“KEŞKE”
Şeyh Sadi “Gülistan” adlı eserinde ibretli bir hikâye anlatır:
“Musa (AS) bir gün, giyecek bir şey bulamadığından kendini kumun içine gömmüş bir fakire rastlar. Fakir, Musa (AS)’yı görünce ondan dua etmesini ve Allah’ın kendisine yetecek kadar dünyalık vermesini ister. Musa (AS) ona dua eder ve Allah da ona dünyalık verir.
Birkaç gün sonra Musa (AS) bir yerden dönerken o fakirin yakalandığını ve halkın, onun başında toplandığını görür.
Musa (AS) sorar: “Bu ne hâldir, ne var?”
Derler ki: “ Bu adam şarap içmiş, kavga etmiş ve birini öldürmüş. Şimdi onu kısas yerine götürüyorlar!”
Buna benzer birçok hikâyeleri, olayları her dönem, her zaman görüyor ve yaşıyoruz. Sadece dünyevi amaçlarla dünya işine sarılıp insanlığını unutan birçok insanın başına neler neler gelmiyor ki! “Keşke” diyor, “bunlar başıma gelmeseydi de önceki halim gibi kalsam.” Hapishanelere gidin bakın, “keşke”ler tavan yapmış, zindanı inletiyor.
“ Ah bir uçabilsem de yerlerde sürünmekten kurtulsam, daldan dala konsam, keyif çatsam.” diye karınca çırpınır durur. Ve bir gün uçar! Uçar, ama bir kuşa yem olur. Yaşasaydı o da “keşke” demekten geri kalmazdı.
Kedilerin kanadı olsaydı, serçelere hayat tanımazdı.
Öküzün boynuzu eşekte olsaydı kimseyi yanına sokmazdı.
Hak etmeyen kimse hak etmediği yere gelmişse, onun zevali yaklaşmış demektir.
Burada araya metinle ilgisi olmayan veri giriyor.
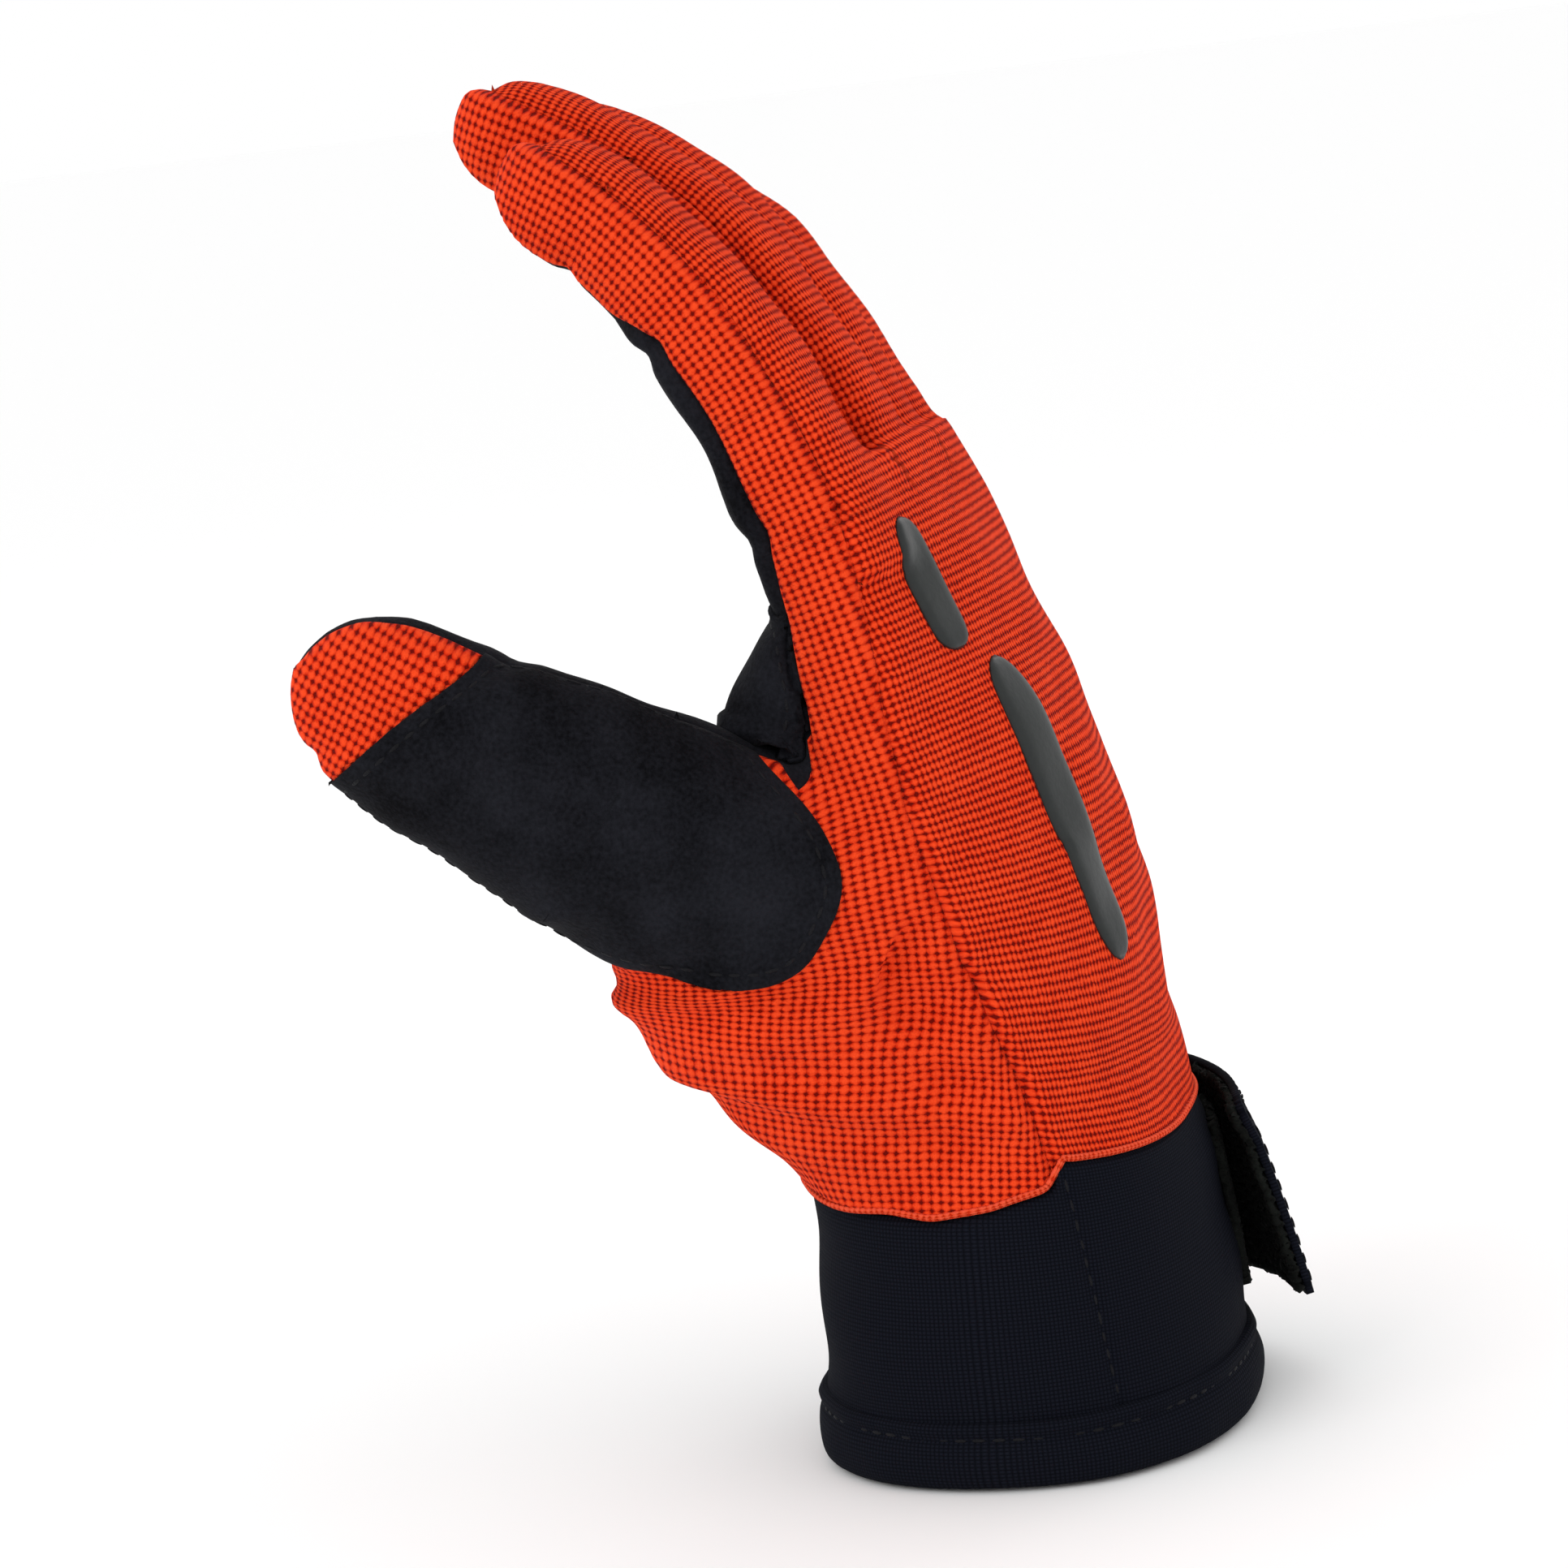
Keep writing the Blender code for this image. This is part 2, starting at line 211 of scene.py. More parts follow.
spine_line, spine_length = smooth_path(SPINE)
spine_length = spine_length - 25
spine_run = unit(np.gradient(spine_line, axis=0))
thumb_line, thumb_length = smooth_path(THUMB)
thumb_run = unit(np.gradient(thumb_line[:, :3], axis=0))
thumb_back = np.array([0.15, -1.0, 0.0]) - thumb_run * (thumb_run @ [0.15, -1.0, 0.0])[:, None]
thumb_back = unit(thumb_back)
thumb_side = np.cross(thumb_run, thumb_back)


def table(s, column):
    """A column of the hand's sections, read at s."""
    return np.interp(s, HAND[:, 0], HAND[:, column])


def spine_at(s):
    """Points on the spine and the directions to the back, for an array of s."""
    s = np.atleast_1d(np.asarray(s, float))
    x, z, dx, dz = (np.interp(s, spine_length, column)
                    for column in (*spine_line.T, *spine_run.T))
    zero = np.zeros_like(s)
    return np.stack([x, zero, z], 1) + MOUTH, unit(np.stack([dz, zero, -dx], 1))


def oval(angle, wide, deep):
    """A rounded section's points, as (towards the back, across the hand)."""
    a = np.radians(angle)
    c, s = np.cos(a), np.sin(a)
    return (deep * np.sign(c) * np.abs(c) ** (2 / SUPER),
            -wide * np.sign(s) * np.abs(s) ** (2 / SUPER))


def hand_form(s, angle, lift=0.0):
    """The hand's surface for arrays of s and angle, raised by lift."""
    s = np.asarray(s, float)
    deep = np.where(np.cos(np.radians(angle)) < 0, table(s, 3), table(s, 2))
    n, y = oval(angle, table(s, 1) + lift, deep + lift)
    n = n - table(s, 4) * (y / table(s, 1)) ** 2
    origin, out = spine_at(s)
    return origin + n[:, None] * out + y[:, None] * np.array([0, 1, 0])


def round_cap(left, reach):
    """Falls from 1 to 0 as a ball's outline does, where less than reach is left."""
    share = np.clip(left / reach, 0, 1)
    return np.sqrt(np.maximum(0, 1 - (1 - share) ** 2))


def finger_sizes(f, s):
    """Half width and half depth of a finger at s, closing round at its tip."""
    along = (s - KNUCKLE_S) / (f["tip"] - KNUCKLE_S)
    cap = round_cap(f["tip"] - s, FINGER_CAP)
    return f["wide"] * (1 - 0.06 * along) * cap, f["deep"] * (1 - 0.22 * along) * cap


def finger_form(f):
    """A finger's surface, as a function of arrays of s and angle."""
    def form(s, angle):
        wide, deep = finger_sizes(f, s)
        n, y = oval(angle, np.maximum(wide, 0.3), np.maximum(deep, 0.3))
        origin, out = spine_at(s)
        return origin + (n - f["drop"])[:, None] * out + (y + f["y"])[:, None] * np.array([0, 1, 0])
    return form


def thumb_at(t):
    """Centre, run, back, side and radius of the thumb for an array of t."""
    t = np.atleast_1d(np.asarray(t, float))
    inside = np.clip(t, 0, thumb_length[-1])

    def at(columns):
        return np.stack([np.interp(inside, thumb_length, c) for c in columns.T], 1)
    run, back, side = unit(at(thumb_run)), unit(at(thumb_back)), unit(at(thumb_side))
    centre = at(thumb_line[:, :3]) + MOUTH + run * (t - inside)[:, None]
    radius = np.interp(inside, thumb_length, thumb_line[:, 3])
    return centre, run, back, side, radius


def thumb_form(t, angle):
    """The thumb's surface for arrays of t and angle."""
    centre, _, back, side, radius = thumb_at(t)
    cap = round_cap(THUMB_END - t, THUMB_CAP)
    n, y = oval(angle, np.maximum(radius * cap, 0.3), np.maximum(radius * THUMB_FLAT * cap, 0.3))
    return centre + n[:, None] * back + y[:, None] * side


print("spine:", round(float(spine_length[-1])), "mm, thumb:", round(float(thumb_length[-1])), "mm")


# %% [markdown]
# ## One skin for the whole hand
# Tubes are laid on the lines: one for the palm, four for the fingers, one for
# the thumb. Voxel remeshing melts them into one skin, and a smoothing pass
# rounds the forks between them as stretched cloth does.

# %% Lay tubes and melt them together
VOXEL = 1.25
TUBE_STEP, CAP_STEP = 3, 1.2


def tube(bm, form, stations, around):
    """Add a closed tube to the bmesh: a grid bent round a form and capped."""
    made = bmesh.ops.create_grid(bm, x_segments=len(stations) - 1, y_segments=around, size=0.5)
    verts = made["verts"]
    flat = np.array([v.co for v in verts])
    s = np.interp(flat[:, 0] + 0.5, np.linspace(0, 1, len(stations)), stations)
    for v, p in zip(verts, form(s, 360 * (flat[:, 1] + 0.5))):
        v.co = p * MM
    bmesh.ops.remove_doubles(bm, verts=verts, dist=0.00002)
    rims = [e for v in verts if v.is_valid for e in v.link_edges if e.is_boundary]
    bmesh.ops.holes_fill(bm, edges=list(set(rims)), sides=0)


def to_object(bm, name):
    mesh = bpy.data.meshes.new(name)
    bm.to_mesh(mesh)
    bm.free()
    o = bpy.data.objects.new(name, mesh)
    bpy.context.collection.objects.link(o)
    return o


def applied(o):
    """The object's mesh with its modifiers applied, and the object removed."""
    graph = bpy.context.evaluated_depsgraph_get()
    mesh = bpy.data.meshes.new_from_object(o.evaluated_get(graph))
    bpy.data.objects.remove(o, do_unlink=True)
    return mesh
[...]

Hak etmediği halde bir işin başına geçerse, bir yere yönetici olursa; emanet ehline verilmemişse, işte orada kıyameti beklemek gerek.
Bütün bunları çoğaltabilirsiniz. “Benim partim iktidar olmadı.” diye kendini helâk etmeye gerek yok; bilseydin (belki) senin iktidarın hem senin için, hem de insanlık için yıkım olacaktı. “Mevlâ görelim neyler/ Neylerse güzel eyler.” Bunu anlamak için ya çok yaşamak gerek ya da Allah’ın “çalışma metodu”nu, yani “Sünnetullah”ı hissedebilmeli insan.
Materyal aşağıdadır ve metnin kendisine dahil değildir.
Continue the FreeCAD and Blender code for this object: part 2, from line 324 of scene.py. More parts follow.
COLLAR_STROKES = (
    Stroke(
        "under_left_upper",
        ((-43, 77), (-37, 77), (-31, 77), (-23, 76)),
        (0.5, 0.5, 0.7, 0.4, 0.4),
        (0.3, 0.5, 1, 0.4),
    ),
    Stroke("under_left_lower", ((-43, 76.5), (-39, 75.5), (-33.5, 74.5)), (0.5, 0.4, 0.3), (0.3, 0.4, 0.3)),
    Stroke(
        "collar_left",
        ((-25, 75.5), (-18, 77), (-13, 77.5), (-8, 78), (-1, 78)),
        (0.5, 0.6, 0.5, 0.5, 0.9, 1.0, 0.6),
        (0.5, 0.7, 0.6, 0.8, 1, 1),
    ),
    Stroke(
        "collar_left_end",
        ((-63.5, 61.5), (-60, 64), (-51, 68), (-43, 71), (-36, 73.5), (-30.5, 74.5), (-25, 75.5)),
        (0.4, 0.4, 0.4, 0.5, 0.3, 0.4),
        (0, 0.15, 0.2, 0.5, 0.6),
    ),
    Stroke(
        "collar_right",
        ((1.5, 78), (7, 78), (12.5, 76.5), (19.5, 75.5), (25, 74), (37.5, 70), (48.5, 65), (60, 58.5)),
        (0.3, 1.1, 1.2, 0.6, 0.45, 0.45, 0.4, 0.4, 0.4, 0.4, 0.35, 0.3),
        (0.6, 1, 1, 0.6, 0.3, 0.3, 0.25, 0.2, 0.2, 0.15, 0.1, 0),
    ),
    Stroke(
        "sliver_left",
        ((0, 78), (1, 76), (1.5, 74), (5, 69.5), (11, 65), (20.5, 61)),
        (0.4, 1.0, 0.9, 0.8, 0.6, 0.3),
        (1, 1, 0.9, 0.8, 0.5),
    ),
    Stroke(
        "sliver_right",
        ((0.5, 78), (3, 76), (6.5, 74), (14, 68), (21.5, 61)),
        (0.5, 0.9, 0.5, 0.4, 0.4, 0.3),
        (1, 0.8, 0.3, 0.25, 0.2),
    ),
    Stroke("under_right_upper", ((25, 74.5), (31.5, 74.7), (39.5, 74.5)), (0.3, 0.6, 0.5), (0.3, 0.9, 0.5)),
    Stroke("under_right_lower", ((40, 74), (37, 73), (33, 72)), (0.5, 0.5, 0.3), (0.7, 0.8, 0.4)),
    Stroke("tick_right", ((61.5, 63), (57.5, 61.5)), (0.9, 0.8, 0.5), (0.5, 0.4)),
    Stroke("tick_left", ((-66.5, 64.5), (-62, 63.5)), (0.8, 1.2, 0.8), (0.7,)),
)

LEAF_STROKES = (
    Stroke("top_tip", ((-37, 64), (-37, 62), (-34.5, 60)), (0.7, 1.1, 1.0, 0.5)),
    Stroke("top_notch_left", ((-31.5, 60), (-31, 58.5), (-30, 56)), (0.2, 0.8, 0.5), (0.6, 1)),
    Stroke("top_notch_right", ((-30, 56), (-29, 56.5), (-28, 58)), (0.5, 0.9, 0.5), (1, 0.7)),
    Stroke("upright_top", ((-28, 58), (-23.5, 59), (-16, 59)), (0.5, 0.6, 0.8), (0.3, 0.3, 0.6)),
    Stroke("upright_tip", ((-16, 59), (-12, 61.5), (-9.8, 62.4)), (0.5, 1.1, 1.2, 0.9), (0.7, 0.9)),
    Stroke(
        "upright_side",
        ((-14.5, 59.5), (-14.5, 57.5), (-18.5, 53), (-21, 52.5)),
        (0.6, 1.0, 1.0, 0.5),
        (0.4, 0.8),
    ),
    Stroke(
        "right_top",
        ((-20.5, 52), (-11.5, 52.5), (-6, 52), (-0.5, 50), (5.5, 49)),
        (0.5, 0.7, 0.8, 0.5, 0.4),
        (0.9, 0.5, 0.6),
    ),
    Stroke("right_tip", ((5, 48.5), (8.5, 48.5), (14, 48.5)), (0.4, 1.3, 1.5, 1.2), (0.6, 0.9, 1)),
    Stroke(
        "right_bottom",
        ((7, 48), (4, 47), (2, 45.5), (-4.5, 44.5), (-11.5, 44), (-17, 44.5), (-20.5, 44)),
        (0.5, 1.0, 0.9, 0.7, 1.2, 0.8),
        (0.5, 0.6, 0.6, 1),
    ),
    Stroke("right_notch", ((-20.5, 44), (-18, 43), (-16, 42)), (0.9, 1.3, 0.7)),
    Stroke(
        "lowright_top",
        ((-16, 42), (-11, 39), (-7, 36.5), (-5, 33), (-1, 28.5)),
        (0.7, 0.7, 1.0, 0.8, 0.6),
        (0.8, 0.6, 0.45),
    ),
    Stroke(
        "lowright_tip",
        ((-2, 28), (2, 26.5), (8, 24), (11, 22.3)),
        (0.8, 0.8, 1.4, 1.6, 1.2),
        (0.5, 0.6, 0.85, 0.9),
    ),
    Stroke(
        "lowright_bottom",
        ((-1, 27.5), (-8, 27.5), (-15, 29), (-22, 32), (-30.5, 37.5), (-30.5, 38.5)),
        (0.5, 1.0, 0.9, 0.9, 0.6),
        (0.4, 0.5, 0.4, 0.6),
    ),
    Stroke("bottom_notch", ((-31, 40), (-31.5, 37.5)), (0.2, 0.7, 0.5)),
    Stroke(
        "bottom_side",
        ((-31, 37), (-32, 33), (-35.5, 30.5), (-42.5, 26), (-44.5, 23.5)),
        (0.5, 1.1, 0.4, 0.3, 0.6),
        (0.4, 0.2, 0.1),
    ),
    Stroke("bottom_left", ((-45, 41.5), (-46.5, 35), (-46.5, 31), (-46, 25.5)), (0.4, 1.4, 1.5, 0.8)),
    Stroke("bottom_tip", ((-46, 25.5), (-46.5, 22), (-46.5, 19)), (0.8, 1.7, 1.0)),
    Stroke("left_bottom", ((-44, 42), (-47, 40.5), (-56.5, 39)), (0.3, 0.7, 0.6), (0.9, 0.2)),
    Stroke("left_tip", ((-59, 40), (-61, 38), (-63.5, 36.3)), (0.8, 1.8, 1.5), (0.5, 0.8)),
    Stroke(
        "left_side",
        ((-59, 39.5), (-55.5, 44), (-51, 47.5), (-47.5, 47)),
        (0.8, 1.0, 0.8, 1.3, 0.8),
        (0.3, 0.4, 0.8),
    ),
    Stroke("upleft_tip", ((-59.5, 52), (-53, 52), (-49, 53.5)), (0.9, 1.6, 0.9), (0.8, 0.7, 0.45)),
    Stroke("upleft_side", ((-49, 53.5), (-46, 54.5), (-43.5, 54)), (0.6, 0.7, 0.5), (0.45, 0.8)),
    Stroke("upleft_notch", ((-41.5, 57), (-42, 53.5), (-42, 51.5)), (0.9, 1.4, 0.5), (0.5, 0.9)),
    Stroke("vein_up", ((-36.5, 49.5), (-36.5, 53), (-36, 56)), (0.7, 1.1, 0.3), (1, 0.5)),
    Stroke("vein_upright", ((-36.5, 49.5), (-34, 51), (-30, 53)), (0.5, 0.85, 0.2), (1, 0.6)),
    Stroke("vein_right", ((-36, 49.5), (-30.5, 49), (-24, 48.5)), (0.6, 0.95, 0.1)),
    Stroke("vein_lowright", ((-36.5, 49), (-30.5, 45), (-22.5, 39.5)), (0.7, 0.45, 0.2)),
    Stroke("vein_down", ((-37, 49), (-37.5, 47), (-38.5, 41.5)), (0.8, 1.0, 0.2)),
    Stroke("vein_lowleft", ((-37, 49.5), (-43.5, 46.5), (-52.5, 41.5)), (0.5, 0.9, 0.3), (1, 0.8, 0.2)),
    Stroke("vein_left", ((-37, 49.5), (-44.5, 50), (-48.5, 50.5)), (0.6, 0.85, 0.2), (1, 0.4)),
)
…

Adam “eyvahlar” ediyor: “Ben bunları da mı görecektim; keşke zenginliğim olmasaydı da dağ gibi oğlumu toprağa vermeseydim.” Adam zengin, oğlan, lüks arabasıyla “eğlence”ye çıkar ve eğlence esnasında çıkan kavgada öldürülür! “Keşke”ler hayatı karanlığa boğar.
Çölde açlık ve susuzluk beyninize vurmuş. Bayılma moduna girmişsiniz. Biraz ileride bir su kabı gözünüze ilişmiş. Öyle bir sevinmişsiniz ki, sanki dünyaya yeni doğmuşsunuz. Son bir gayretle su kabına doğru koşarak onu kucakladınız; fakat içinden su değil de altın dökülmüş! Hayatınızda hiç bu kadar altın düşmanı olmamıştınız. “Keşke bir yudum su olsaydı da dünyadaki bütün altınlar başkasının eline geçseydi!” (Ahireti bir düşün!)
Adam kayırma, torpil bunun için lanetlenmiş. Adam buna layık değil, ama sen, layık olmayana paye vererek hem onun dünyasını, hem kendi dünyanı, hem insanlığın dünyasını ve de ahiret hayatını yıkıyor, ebedi zarara giriyorsunuz.
Yaradılış gerçeğini bilemeyen insan ne kadar zavallıdır, acizdir. Hayatımızda ne kadar az “keşke” varsa o kadar mutlu olduğumuzu da unutmamak gerekir.
Şu da bir gerçektir ki, kendi kendine acımayana kimse acımaz!